C’eravamo già stati a giugno. Era un giorno spaventoso, dal punto di vista climatico. Con un’umidità ben oltre i livelli di sopportabilità e un caldo soffocante. Ma un giorno perfetto per vedere le piante del giardino e delle serre tropicali, che nel caldo-umido si mostravano in tutto il loro splendore. All’Istituto Agronomico per l’Oltremare ci siamo tornati sabato 3 ottobre per degustare ancora una volta i meravigliosi caffè provenienti dalle montagne del Centro America: Nicaragua, Honduras, Guatemala, Costarica, El Salvador. Una bevanda il cui sapore è talvolta appiattito dalle macchine e da operatori inesperti, ma che qui sprigionava una miriade di aromi e profumi diversissimi tra loro.

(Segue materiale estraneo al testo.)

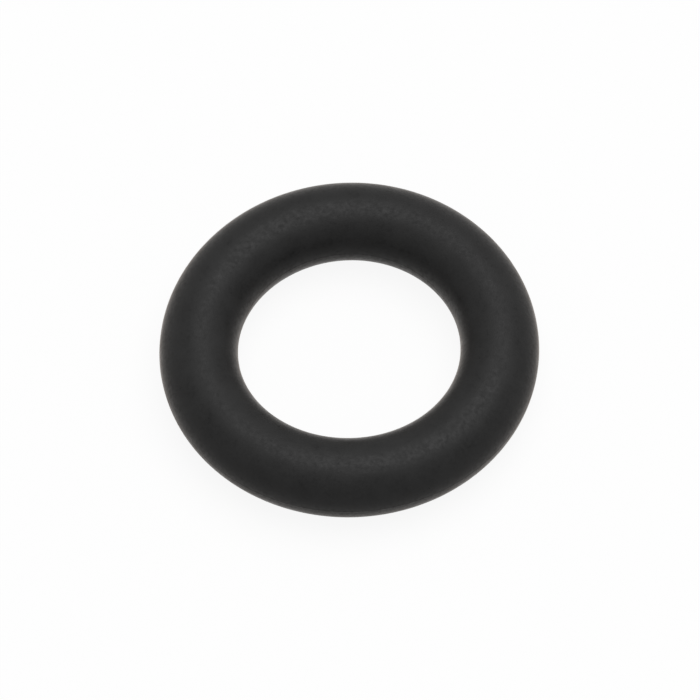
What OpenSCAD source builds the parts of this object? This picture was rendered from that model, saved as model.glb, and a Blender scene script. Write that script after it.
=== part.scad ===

Dopo esserci caffeinizzati a sufficienza − con lo sguardo rivolto su una collezione di caffettiere d’epoca − ci siamo addentrati nelle stanze dell’edificio, per l’occasione aperte al pubblico. Tra eleganti applique in vetro di Murano e semplici strumenti agricoli. Maestosità e rigore in pieno stile ventennio, testimoniate anche da album di carta scura con attaccate migliaia di vecchie foto rigorosamente catalogate con didascalie scritte a penna in caratteri svolazzanti. Poi, sempre guidati dal personale dell’Istituto, abbiamo attraversato corridoi e salito eleganti scalinate.
E siamo arrivati al piano superiore, dove si conserva una singolare testimonianza di quando l’Italia era un paese colonizzatore: tanti insetti provenienti dall’Africa. Scarabei, cavallette, farfalle, coleotteri ospitati in teche di vetro. Alcuni talmente mostruosi da non sperare mai di trovarseli sul muro di casa. Perfettamente conservati. A tutti però mancava una cosa fondamentale per farli sembrare vivi: il colore. Insomma abbiamo trascorso una giornata… in bianco e nero: il colore della colonizzazione, ma anche quello del caffè e degli insetti. Ma comunque una giornata da non dimenticare.